In memory of Mats Johansson, Stockholm Free World Forum annually awards an academic scholarship to one of Utrikesakademin's students. This scholarship was established to promote the ideas of open society by encouraging activities in the spirit of Mats Johansson's publicist work.

=== Säkerhetsrådet (the Security Council) ===
In 2020, Stockholm Free World Forum took over Svenska Dagbladet's defense and foreign policy web publication Säkerhetsrådet (the Security Council). The Security Council is a unique forum in Sweden for qualified discussions on foreign, defense and security policy. It has a broad agenda, encompassing both op-eds and informational texts surrounding current issues and developments in the wider security debate. Säkerhetsrådet's editor is Anna Rennéus Guthrie, director of Stockholm Free World Forum.

=== Podcasts ===
The podcast Säkerhetsrådet is hosted by Anna Rennéus Guthrie and Patrik Oksanen. It features discussions on current foreign and security policy issues with various experts, opinion leaders, entrepreneurs and decision-makers.

In February 2024, Stockholm Free World Forum launched the special podcast Drakens år (the Year of the Dragon). The focus of the podcast is China and the country's influence on Western, particularly Swedish, society, politics and business. Various China experts, specializing in foreign and security policy, as well as other researchers and opinion leaders, have participated in the podcast.

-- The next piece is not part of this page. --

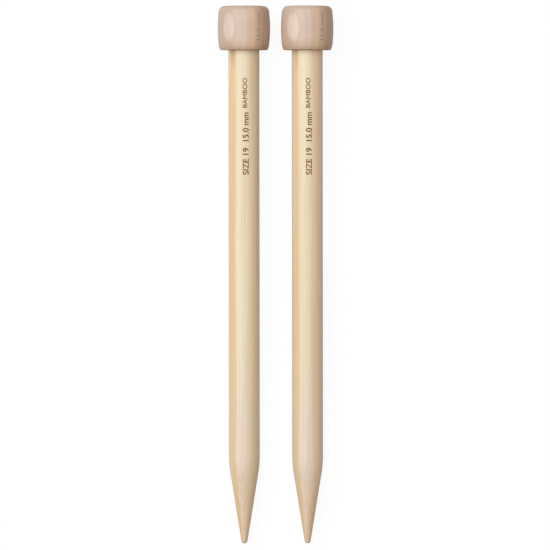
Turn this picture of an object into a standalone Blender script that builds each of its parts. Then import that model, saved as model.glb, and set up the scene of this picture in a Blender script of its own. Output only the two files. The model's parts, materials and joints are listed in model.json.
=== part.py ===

== Participation in public debates ==

=== Sweden's NATO membership ===
Since its establishment in 2011, Stockholm Free World Forum has advocated for Sweden to join NATO. The think tank’s commitment to this issue emerges from its many publications on the topic. Among these is the book Stronger Together which examines how Sweden and Finland should adapt to NATO and vice versa. Another publication pertaining to the NATO issue is the report "59 Punkter för vår Säkerhet" ("59 Issues for our Security") by Patrik Oksanen and Diana Janse. The first recommendation of the report for Sweden to strengthen its national security is for the country to apply for NATO membership.

Following Sweden’s NATO accession, Stockholm Free World Forum published the anthology Den långa vägen till Nato (The Long way to NATO) which features perspectives of seven prominent politicians and security policy experts on the NATO issue and its evolution over time in Sweden.

=== The security risks surrounding TikTok ===
Stockholm Free World Forum has been an active participant in the debate surrounding the security risks associated with the social media platform TikTok. In March 2023, the think tank published the report TikTok: The Children's Entertainment That Became a Security Issue, which highlights the security risks related to TikTok's Chinese parent company being subject to Chinese law and influence as well as the platform's processing and handling of user data. The seminar that Stockholm Free World Forum hosted in conjunction with the launch of the report was broadcast by the Swedish public service television company in its program SVT Forum.

=== Russian hybrid activity ===
In 2024, Stockholm Free World Forum published the report Tracking the Russian Hybrid Warfare – Cases From Nordic-Baltic Countries in which security experts from the Nordic-Baltic countries track, categorize and assess Russian hybrid activity in the region. The report is part of Stockholm Free World Forum's long-standing work surrounding hybrid influence and other foreign influence operations. Upon publication, several media outlets featured the report, including Svenska Dagbladet’s editorial page, Finnish national public broadcaster Yle and Norwegian TV2.

== Controversies ==

=== Conflict with the Chinese Ambassador in 2021 ===
In 2021, Stockholm Free World Forum published the report Draken som bytte taktik (The Dragon That Changed Tactics), in which authors Patrik Oksanen and Jesper Lehto argue that the Chinese embassy in Sweden has conducted an aggressive and threatening campaign against journalists and opinion leaders who have expressed criticism of the Chinese Communist Party. In a response published on the embassy's website in September 2021, then-ambassador Gui Congyou accused Stockholm Free World Forum and the report authors of defamation, stating that "the world would be a better place without them."

This statement attracted significant attention, and the leaders of the think tanks Arena Idé, Fores and Timbro jointly demanded in an op-ed in Aftonbladet that the Swedish government and Ministry for Foreign Affairs require an apology from the ambassador. Later that week, Foreign Minister Ann Linde condemned the embassy's exerted pressure on the think tank, noting that "this is not the first time that the Ministry of Foreign Affairs has had to summon the ambassador." On September 23, China announced that it had replaced Gui with its former ambassador to Angola, Cui Aimin, but did not provide a reason for the sudden change.